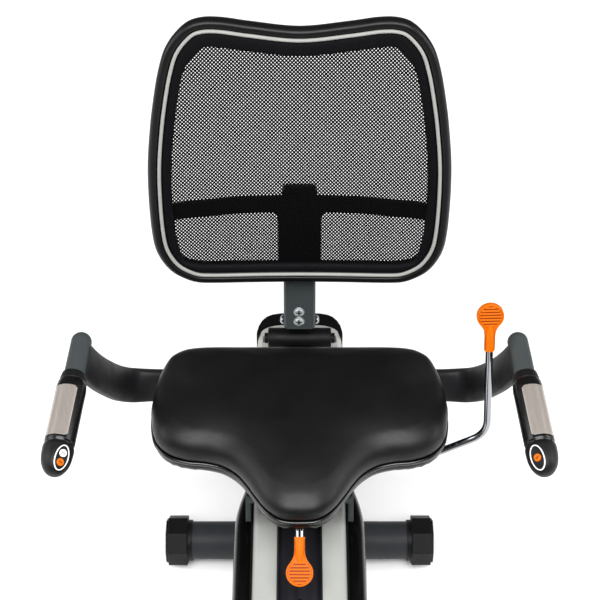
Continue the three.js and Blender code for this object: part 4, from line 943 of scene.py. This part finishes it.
def arm_shape():
    """The flat oval arm: centre, and the direction of its height, at each station."""
    stations = np.array([
        (0, 158, 400, 0, 0, 1), (100, 158, 400, 0, 0.05, 1), (205, 157, 400, 0, 0.22, 1),
        (235, 156, 400, 0, 0.36, 0.95), (258, 149, 408, 0, 0.5, 0.87), (275, 125, 439, 0, 0.68, 0.72),
        (289, 84, 499, 0, 0.82, 0.5), (299, 51, 553, -0.05, 0.93, 0.32),
        (309, 34, 594, -0.1, 0.98, 0.2)], float)
    rows = spline(stations, 90)
    along_height, along_thickness = circle(36).T[:, :, None]
    squared = np.sign(along_thickness) * np.abs(along_thickness) ** 0.5
    rings = []
    for row, tangent in zip(rows, np.gradient(rows[:, :3], axis=0)):
        across = unit(np.cross(tangent, row[3:]))
        upright = unit(np.cross(across, tangent))
        rings.append(row[:3] + ARM_HALF * along_height * upright
                     + ARM_HALF_THICK * squared * across)
    return loft(rings)


def make_seat_frame():
    dome = [(-14.2 * math.cos(a), HANDLE_R * math.sin(a)) for a in np.linspace(0.05, 1.57, 9)]
    tube = on_handle(0, dome + [(GRIP_TO - 6, HANDLE_R)], 40)
    bearer = [(-64, 397.3), (154, 397.3), (154, 424), (-84, 424), (-84, 413)]
    half = join_shapes(tube, prism(bearer, (54, 76)),
                       box_shape((46, 54.5), (-84, -56), (398, 424)))
    bridge = box_shape((-60, 60), (30, 60), (402, 424))
    beam = [(158, 382), (226, 376), (262, 356), (278, 358), (278, 376), (256, 378), (228, 397),
            (158, 404)]
    horn = [(268, 378), (288, 374), (289, 404), (281, 434), (273, 438), (265, 438.4), (260.6, 432),
            (264, 413), (270, 394)]
    tongue = join_shapes(prism(beam, TONGUE), prism(horn, TONGUE))
    make_piece("handle_tubes", join_shapes(both_sides(half), bridge), "slate_paint", "seat",
               ["seat_frame"], sharp=36)
    # Painted shade: the arms take a darker copy of the slate paint, for the shade on their faces.
    make_piece("seat_arms", both_sides(arm_shape()), "dark_paint", "seat", sharp=60)
    make_piece("post_horn", tongue, "satin_black", "seat", sharp=36, bevel=1.0)
    drum = turned(softened(51, 17, 2.4), REAR_TUBE_AT, ACROSS, 64)
    plugs = turned(softened(57, 8.5, 1.5), REAR_TUBE_AT, ACROSS, 40)
    make_piece("rear_tube", join_shapes(drum, plugs), "satin_black", "seat", sharp=40)


def on_handle(start, profile, sides):
    """A turned solid on the handle's axis; its profile is measured from a start along it."""
    return turned([(start + d, r) for d, r in profile], HANDLE_START, HANDLE_AXIS, sides)


def grip_shape():
    length = GRIP_TO - GRIP_FROM
    return on_handle(GRIP_FROM, [
        (13.5, 15.6), (14, 19.2), (16, 20.1), (22, 21.1), (26, GRIP_R), (length - 6, GRIP_R),
        (length - 4, GRIP_R - 0.3), (length - 2.6, GRIP_R - 1.6), (length - 0.4, GRIP_R - 1.8)], 48)


def collar_shape():
    """The sleeve's matte end: a flared collar with fine rings."""
    profile = [(0, 15.6), (0.6, 16.6)]
    for i in range(6):
        start, radius = 1.2 + 2 * i, 16.9 + 0.36 * i
        profile += [(start, radius), (start + 0.5, radius + 0.45), (start + 1.3, radius + 0.5),
                    (start + 1.7, radius + 0.05)]
    return on_handle(GRIP_FROM, profile + [(13.4, 18.6), (13.6, 15.6)], 48)


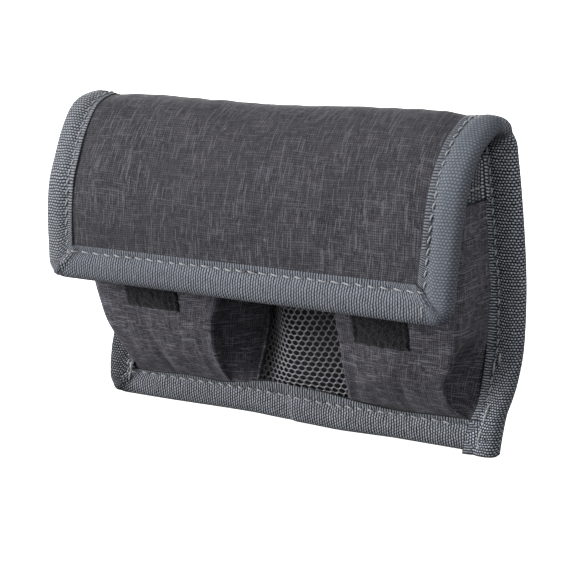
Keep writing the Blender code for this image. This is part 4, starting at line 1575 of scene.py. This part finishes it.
@dataclass(frozen=True)
class OpenNet:
    """The knitted net between the pockets: round holes in staggered rows.

    Tables are (height, distance) rows in millimetres, and the bulge is steep beside the left
    pocket and slack towards the right one.
    """

    sheet: Laminate
    left: tuple = (
        (8.0, -10.9), (12.0, -10.3), (19.5, -8.3), (25.0, -7.1), (33.0, -5.8), (45.0, -4.2), (66.0, -1.2),
    )
    right: tuple = ((8.0, 19.0), (12.0, 18.8), (30.0, 17.4), (66.0, 13.2))
    bulge: tuple = (
        (8.0, 0.0), (10.8, 0.2), (12.0, 1.7), (13.4, 2.9), (20.0, 5.7), (27.0, 7.8), (35.0, 10.0),
        (45.0, 11.0), (66.0, 9.5),
    )
    section: tuple = (
        (0.0, 0.02), (0.1, 0.2), (0.2, 0.48), (0.3, 0.76), (0.4, 0.95), (0.5, 1.0), (0.72, 0.82),
        (1.0, 0.35),
    )
    low: float = 8.4
    top: float = 66.0
    foot: float = 1.9
    pitch_across: float = 2.0
    pitch_up: float = 1.58
    hole: float = 0.84
    columns: int = 14
    border_share: float = 0.43
    circle_share: float = 0.5
    strand_sink: tuple = (0.0, 0.14, 0.2)
    usual_width: float = 24.0
    usual_depth: float = 8.0

    def place(self, share: Array, z: Array) -> Array:
        """Points of the net at shares of the way round its section and at heights in millimetres."""
        fine = np.linspace(0.0, 1.0, 400)
        steps = np.hypot(
            np.diff(fine) * self.usual_width, np.diff(through(self.section, fine)) * self.usual_depth
        )
        across = np.interp(share, np.concatenate([[0.0], np.cumsum(steps)]) / steps.sum(), fine)
        left, right = through(self.left, z), through(self.right, z)
        y = -self.foot - through(self.bulge, z) * through(self.section, across)
        x = left + (right - left) * across
        return stacked(x * MM, self.sheet.middle_y + y * MM, z * MM)

    def build(self) -> bpy.types.Object:
        """The net: each cell is a ring of faces from its six-sided border to its round hole.

        Returns:
            The net's object.
        """
        rows = round((self.top - self.low) / self.pitch_up)
        row, column = np.mgrid[0:rows, 0 : self.columns + 1]
        centre = np.stack([(column + 0.5 * (row % 2)).reshape(-1), (row + 0.5).reshape(-1)], axis=1)
        tip = (self.pitch_across**2 / 4 + self.pitch_up**2) / (2 * self.pitch_up**2)
        corner = np.array(
            [(0.0, tip), (0.5, 1 - tip), (0.5, tip - 1), (0.0, -tip), (-0.5, tip - 1), (-0.5, 1 - tip)]
        )
        border = np.stack([corner, (corner + np.roll(corner, -1, axis=0)) / 2], axis=1).reshape(-1, 2)
        turn = np.arctan2(border[:, 1] * self.pitch_up, border[:, 0] * self.pitch_across)
        circle = stacked(np.cos(turn) / self.pitch_across, np.sin(turn) / self.pitch_up) * self.hole
        rim = border * self.border_share + circle * self.circle_share
        rings = np.stack([border, (border + rim) / 2, rim])
        spots = centre[:, None, None] + rings[None]
        share = np.clip(spots[..., 0] / self.columns, 0.0, 1.0)
        points = self.place(share, self.low + spots[..., 1] * self.pitch_up)
        points[..., 1] -= np.array(self.strand_sink)[None, :, None] * MM
        index = np.arange(points[..., 0].size).reshape(points.shape[:3])
        after = np.roll(index, -1, axis=2)
        faces = np.stack([index[:, :-1], index[:, 1:], after[:, 1:], after[:, :-1]], axis=-1).reshape(-1, 4)
        ring = np.broadcast_to(np.array([0.0, 0.5, 1.0])[None, :, None], index.shape).reshape(-1)
        kept, first, back = np.unique(
            np.round(points.reshape(-1, 3) / MM, 3), axis=0, return_index=True, return_inverse=True
        )
        faces = back.reshape(-1)[faces]
        real = (np.diff(np.sort(faces, axis=1), axis=1) > 0).all(axis=1)
        cloth = np.stack([kept[:, 2], ring[first]], axis=1)
        return thicken(quad_piece("open_net", kept * MM, faces[real], cloth), 0.3 * MM)

    def hem(self) -> bpy.types.Object:
        """Tape along the net's upper edge.

        Returns:
            The hem's object.
        """
        share = np.linspace(0.0, 1.0, 60)[None, :]
        rise = np.linspace(0.0, 6.0, 9)[:, None]
        points = self.place(share, np.full((9, 1), self.top))
        points[..., 2] += (rise + 0.3) * MM
        cloth = stacked(share * 30.0, rise)
        return thicken(cloth_piece("net_hem_tape", points, cloth), 1.1 * MM)


@dataclass(frozen=True)
class Lamp:
    """One square area light: its place and side in metres, and its power in watts."""

    name: str
    place: tuple
    size: float
    power: float


@dataclass(frozen=True)
class Studio:
    """Camera, floor and soft lights.

    The floor glows to the camera alone, as a lit table does, and gives little light back.
    """

    azimuth: float = 29.0
    elevation: float = 15.0
    roll: float = -0.66
    distance: float = 468.0 * MM
    focal_pixels: float = 1760.0
    image_pixels: float = 576.0
    target: tuple = (9.3 * MM, -5.45 * MM, 45.1 * MM)
    bounce: Colour = (100, 100, 100)
    glow: float = 1.0
    lamps: tuple = (
        Lamp("key", (-2.45, -1.92, 0.98), 2.0, 144.0),
        Lamp("top", (0.0, -1.0, 3.8), 2.2, 8.0),
        Lamp("fill", (2.2, -1.2, 2.6), 1.6, 42.0),
        Lamp("behind", (-0.8, 1.2, 0.35), 0.6, 14.0),
    )
    surround: float = 0.2
    backdrop_from: float = 1.2
    backdrop_rise: float = 0.8

    def camera(self) -> None:
        """The camera: it looks back along (sin a cos e, -cos a cos e, sin e) at the target."""
        a, e, roll = radians(self.azimuth), radians(self.elevation), radians(self.roll)
        back = np.array([sin(a) * cos(e), -cos(a) * cos(e), sin(e)])
        right = np.array([cos(a), sin(a), 0.0])
        up = np.cross(back, right)
        right, up = cos(roll) * right + sin(roll) * up, cos(roll) * up - sin(roll) * right
        place = np.array(self.target) + self.distance * back
        data = bpy.data.cameras.new("photo_camera")
        data.sensor_width = 36.0
        data.lens = self.focal_pixels / self.image_pixels * data.sensor_width
        data.clip_start, data.clip_end = 0.01, 20.0
        camera = bpy.data.objects.new("photo_camera", data)
        frame_axes = np.column_stack([right, up, back, place])
        camera.matrix_world = Matrix(np.vstack([frame_axes, [0.0, 0.0, 0.0, 1.0]]).tolist())
        bpy.context.scene.collection.objects.link(camera)
        bpy.context.scene.camera = camera

    def floor(self) -> None:
        """A pale floor that curves up into a backdrop behind the pouch."""
        across = np.linspace(-3.0, 3.0, 25)[None, :]
        along = np.linspace(-3.0, 3.0, 61)[:, None]
        rise = np.clip(along - self.backdrop_from, 0.0, None) ** 2 * self.backdrop_rise
        points = stacked(across, along, rise)
        points = points + np.array([0.0, 0.0, -0.02 * MM])
        cloth = stacked(across, along)
        floor = cloth_piece("studio_floor", points, cloth)
        made = bpy.data.materials.new("studio_paper")
        made.use_nodes = True
        sketch = NodeSketch(made.node_tree)
        shader = made.node_tree.nodes["Principled BSDF"]
        place = sketch.add("ShaderNodeTexCoord").outputs["Object"]
        grain = sketch.noise(place, 40.0, 3.0)
        seen = sketch.add("ShaderNodeLightPath").outputs["Is Camera Ray"]
        paper = sketch.blend(grain, rgba((247, 247, 247)), rgba((251, 251, 251)))
        sketch.feed(shader.inputs["Base Color"], sketch.blend(seen, rgba(self.bounce), paper))
        shader.inputs["Emission Color"].default_value = (1.0, 1.0, 1.0, 1.0)
        sketch.feed(shader.inputs["Emission Strength"], sketch.times(seen, self.glow))
        shader.inputs["Roughness"].default_value = 0.9
        floor.data.materials.append(made)

    def light(self, lamp: Lamp) -> None:
        """Adds one light, turned to face the pouch."""
        data = bpy.data.lights.new(lamp.name, "AREA")
        data.shape = "SQUARE"
        data.size = lamp.size
        data.energy = lamp.power
        holder = bpy.data.objects.new(lamp.name, data)
        back = np.array(lamp.place) - np.array(self.target)
        back /= np.linalg.norm(back)
        right = np.cross([0.0, 0.0, 1.0], back)
        right /= np.linalg.norm(right)
        axes = np.column_stack([right, np.cross(back, right), back, lamp.place])
        holder.matrix_world = Matrix(np.vstack([axes, [0.0, 0.0, 0.0, 1.0]]).tolist())
        bpy.context.scene.collection.objects.link(holder)

    def build(self) -> None:
        """Sets up the camera, floor, lights and a pale surrounding."""
        self.camera()
        self.floor()
        for lamp in self.lamps:
            self.light(lamp)
        world = bpy.data.worlds.new("studio")
        world.use_nodes = True
        world.node_tree.nodes["Background"].inputs["Color"].default_value = (1.0, 1.0, 1.0, 1.0)
        sketch = NodeSketch(world.node_tree)
        seen = sketch.add("ShaderNodeLightPath").outputs["Is Camera Ray"]
        strength = sketch.ramp(seen, 0.0, 1.0, self.surround, 1.0)
        sketch.feed(world.node_tree.nodes["Background"].inputs["Strength"], strength)
        bpy.context.scene.world = world
        bpy.context.scene.view_settings.view_transform = "Standard"


class Pouch:
    """Builds and dresses every piece, and hangs the pockets' and the net's pieces on their bodies."""

    def __init__(self) -> None:
        """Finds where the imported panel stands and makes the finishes."""
        low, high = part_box("bottom_binding")
        self.sheet = Laminate(middle_y=(low.y + high.y) / 2)
        self.cloths = Cloths()

    def bend(self, piece: bpy.types.Object) -> bpy.types.Object:
        """Bakes a piece's transform into its mesh."""
        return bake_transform(piece)

    def ride(self, piece: bpy.types.Object, body: Body) -> bpy.types.Object:
        """Hangs a piece on one body."""
        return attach(piece, body.value)

    def report(self, piece: bpy.types.Object) -> None:
        """Logs a finished piece."""
        LOG.info("%s: %d faces", piece.name, len(piece.data.polygons))

    def panel(self) -> None:
        """Outer cloth, padding and inner cloth."""
        parts = PaddedPanel(self.sheet)
        outer = parts.layer("outer_cloth", parts.outer_height, 1.0, parts.cloth_inset, 40)
        self.cloths.dress(outer, "flap_heather")
        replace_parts(self.bend(outer), "back_cover", "flap_cover")
        inner = parts.layer("inner_cloth", parts.inner_height, -1.0, parts.cloth_inset, 50)
        self.cloths.dress(inner, "lining")
        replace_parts(self.bend(inner), "back_lining", "flap_lining")
        padding = self.cloths.dress(parts.padding(), "foam")
        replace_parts(self.bend(padding), "back_foam", "flap_foam")
        for piece in (outer, inner, padding):
            self.report(piece)

    def edges(self) -> None:
        """The tape round every edge and its stitches."""
        tape = EdgeTape(Outline(self.sheet))
        band = self.cloths.dress(tape.build(), "tape")
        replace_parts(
            self.bend(band), "side_binding_left", "side_binding_right", "bottom_binding", "flap_binding"
        )
        stitches = self.cloths.dress(tape.stitches(), "thread")
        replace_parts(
            self.bend(stitches), "side_thread_left", "side_thread_right", "bottom_thread", "flap_thread"
        )
        self.report(band)
        self.report(stitches)

    def pockets(self) -> None:
        """Both pockets with their hems and patches."""
        for side, shape in ((Side.LEFT, LEFT_POCKET), (Side.RIGHT, RIGHT_POCKET)):
            pocket = Pocket(self.sheet, side, shape)
            cloth = self.cloths.dress(pocket.cloth(), "lit_pocket_heather")
            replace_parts(self.ride(cloth, Body.POUCH), f"pocket_{side.value}")
            hem = self.cloths.dress(pocket.hem(), "hem")
            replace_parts(self.ride(hem, Body.POUCH), f"pocket_hem_{side.value}")
            seam = self.ride(self.cloths.dress(pocket.hem_seam(), "thread"), Body.POUCH)
            loop = self.cloths.dress(pocket.loop_patch(), "pile")
            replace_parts(self.ride(loop, Body.POUCH), f"loop_patch_{side.value}")
            hook = self.cloths.dress(HookPatches(self.sheet).build(side), "pile")
            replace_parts(self.ride(hook, Body.FLAP), f"hook_patch_{side.value}")
            for piece in (cloth, hem, seam, loop, hook):
                self.report(piece)

    def net(self) -> None:
        """The open net and its hem."""
        net = OpenNet(self.sheet)
        mesh = self.cloths.dress(net.build(), "net")
        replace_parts(self.ride(mesh, Body.POUCH), "mesh_panel")
        hem = self.cloths.dress(net.hem(), "tape")
        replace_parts(self.ride(hem, Body.POUCH), "mesh_hem")
        self.report(mesh)
        self.report(hem)

    def build(self) -> None:
        """Builds everything, in order."""
        self.panel()
        self.edges()
        self.pockets()
        self.net()


def main() -> None:
    logging.basicConfig(level=logging.INFO, format="%(name)s: %(message)s")
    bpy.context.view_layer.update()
    Studio().build()
    Pouch().build()


if __name__ == "__main__":
    main()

> _DESCRIPTION OF THE TASK_
Give back exactly the lines running from the line that contains "Keep writing the" through the line that contains "in staggered rows.", and nothing outside them.

> _ANSWER TO THIS PROBLEM_
Keep writing the Blender code for this image. This is part 4, starting at line 1575 of scene.py. This part finishes it.
@dataclass(frozen=True)
class OpenNet:
    """The knitted net between the pockets: round holes in staggered rows.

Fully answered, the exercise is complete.